Raise Your Arm if You Didn’t See This Coming, And If You Didn’t Sprain It
All too soon (for them), it’s council time. Tribal council this season will be held at some temple – hopefully not the first one they saw, 11 miles behind them. Wherever it is, Nakum arrives to find it lit up with torches and looking all spooky. Jeff has the tribe light their torches, and says that they’re in the “North Acropolis,” which is where Mayans decided on their own leaders, so it’s all very apropos.
Jeff then starts in on his questioning of the tribe. Blake admits it’s been tough, and names off everyone who has been sick. Bobby Jon says he doesn’t like “getting beat dodwn like that this early in the game” and hopes it doesn’t spell his doom tonight.
Jeff asks Danni if she’s surprised the women held up better than the men. She says she was, but that the men were carrying heavier loads early in the trek.
Jeff then asks Judd about being ill. Judd gets all defensive, pointing out that he was only on his back for an hour, then he was fine, and he feels great now.
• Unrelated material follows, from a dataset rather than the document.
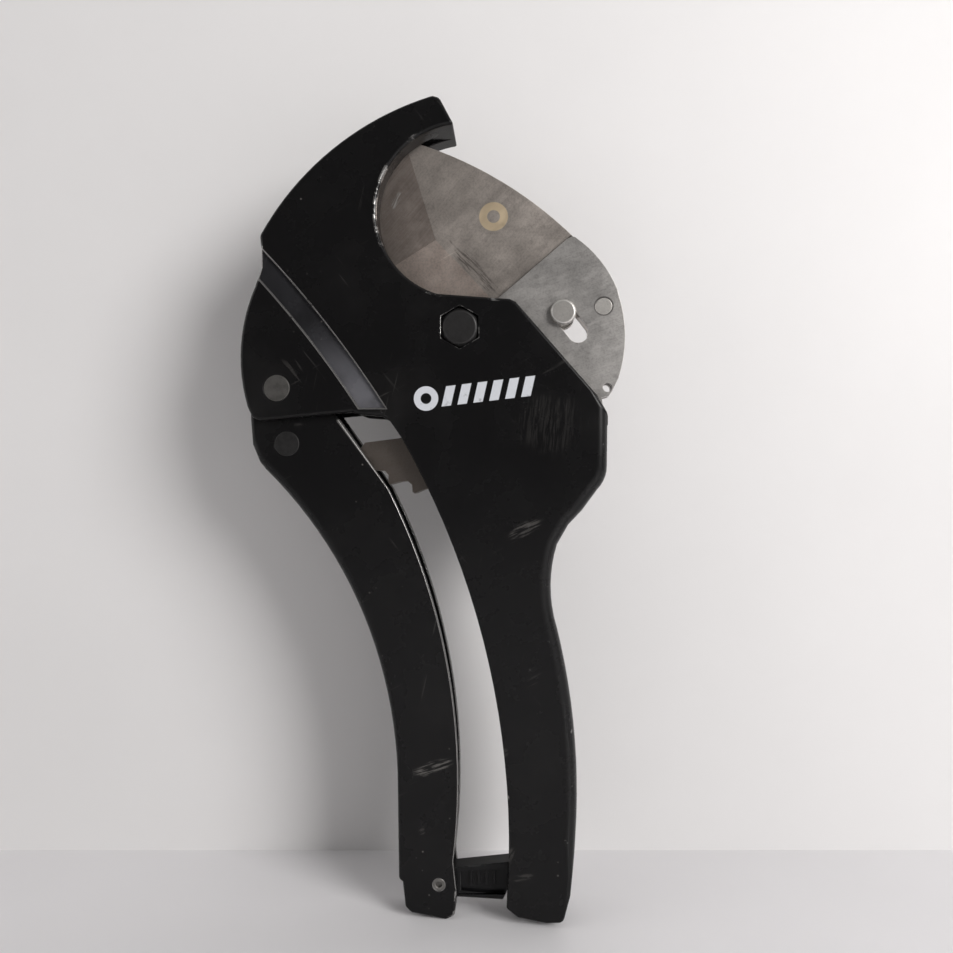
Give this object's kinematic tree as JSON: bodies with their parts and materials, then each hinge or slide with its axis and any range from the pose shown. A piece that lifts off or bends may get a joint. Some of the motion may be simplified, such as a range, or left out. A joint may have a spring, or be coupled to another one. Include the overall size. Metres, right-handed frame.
{
  "type": "ratcheting pipe cutter",
  "caption": "Ratcheting cutter for plastic pipe: cast body with hooked jaw, pivoting blade with toothed carrier, pawl-driven moving handle and end latch.",
  "frame": {"origin": "centre of the seated pipe, midway between the two cheeks", "axes": "+Z from the handles towards the jaw, +X towards the blade's side, Y through the thickness, with the bolt head on -Y"},
  "size_m": [0.1365, 0.02, 0.2907],
  "materials": {
    "black_paint": "gloss powder coat with dust and scuffs",
    "blade_steel": "satin coated steel, ground bevels",
    "carrier_steel": "satin steel",
    "ratchet_steel": "dark heat-treated steel",
    "fastener_dark": "blackened steel",
    "fastener_bright": "worn zinc plate",
    "spring_steel": "spring wire",
    "latch_plastic": "moulded glass-filled nylon"
  },
  "bodies": {
    "casting": {"body_casting": "black_paint", "pivot_bolt": "fastener_dark", "pivot_nut": "fastener_dark", "pivot_sleeve": "fastener_bright", "thrust_washers": "fastener_bright", "handle_rivet": "fastener_bright", "handle_sleeve": "fastener_bright", "holding_pawl_pin": "fastener_bright", "catch_pin": "fastener_bright"},
    "blade_carrier": {"blade": "blade_steel", "carrier_plate_front": "carrier_steel", "carrier_plate_rear": "carrier_steel", "ratchet_sector": "ratchet_steel", "carrier_rivets": "fastener_bright"},
    "lock": {"lock_stud": "fastener_bright", "lock_stud_cap": "fastener_bright"},
    "handle": {"moving_handle": "black_paint", "handle_spring": "spring_steel", "pawl_rivet": "fastener_dark", "latch_pin": "fastener_bright"},
    "drive_pawl": {"drive_pawl": "ratchet_steel", "pawl_spring": "spring_steel"},
    "holding_pawl": {"holding_pawl": "ratchet_steel", "holding_pawl_spring": "spring_steel"},
    "latch": {"latch": "latch_plastic", "latch_spring": "spring_steel"}
  },
  "joints": [
    {"name": "blade_swing", "type": "hinge", "parent": "casting", "child": "blade_carrier", "pos_m": [-0.001, 0, -0.041], "axis": [0, 1, 0], "range_deg": [0, 81]},
    {"name": "lock_slide", "type": "slide", "parent": "blade_carrier", "child": "lock", "axis": [0.6163, 0, -0.7875], "range_m": [0, 0.0085]},
    {"name": "handle_swing", "type": "hinge", "parent": "casting", "child": "handle", "pos_m": [-0.066, 0, -0.062], "axis": [0, 1, 0], "range_deg": [0, 35], "deforming": ["handle_spring"]},
    {"name": "drive_pawl_swing", "type": "hinge", "parent": "handle", "child": "drive_pawl", "pos_m": [-0.0633, 0, -0.0816], "axis": [0, -1, 0], "range_deg": [0, 44], "deforming": ["pawl_spring"]},
    {"name": "holding_pawl_lift", "type": "hinge", "parent": "casting", "child": "holding_pawl", "pos_m": [0.012, 0, -0.112], "axis": [0, 1, 0], "range_deg": [0, 10], "stiffness_Nm_per_rad": 0.05, "deforming": ["holding_pawl_spring"]},
    {"name": "latch_swing", "type": "hinge", "parent": "handle", "child": "latch", "pos_m": [-0.0086, 0, -0.2379], "axis": [0, -1, 0], "range_deg": [-4, 50], "stiffness_Nm_per_rad": 0.01, "deforming": ["latch_spring"]}
  ],
  "couplings": [
    {"joint": "drive_pawl_swing", "follows": "handle_swing", "ratio": 1.25}
  ]
}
Clearly it has occurred to Judd that sick men are marked men.
Margaret says they’re all worried about pacing themselves yet still trying to win, and they just need to stay healthy.
And I just hate these tribal councils before people make alliances and start backstabbing. It’s so dull early on.
Anyway, it’s time to vote. They all dutifully troop up the temple steps to vote, and we don’t see any votes, although several people mumble apologetic sorts of things. As it turns out, we didn’t need to see any votes – everyone voted for Jim. The poor thing, he barely had a chance. He snuffs his torch and trudges out of the circle, telling us later that he doesn’t blame anyone, it’s a hard game, and he wishes them luck.
Jeff warns the remaining Nakumians that they have 36 more days. They need to learn to give it their all without destroying themselves. They head back to camp.
Yaxha appears to have NO food at all, because they’re debating eating ants. A challenge looks very physically tough, and Blake gets even sicker. I’m hoping the Mayan sacrifice is there, just not being pimped for promos. A girl can dream.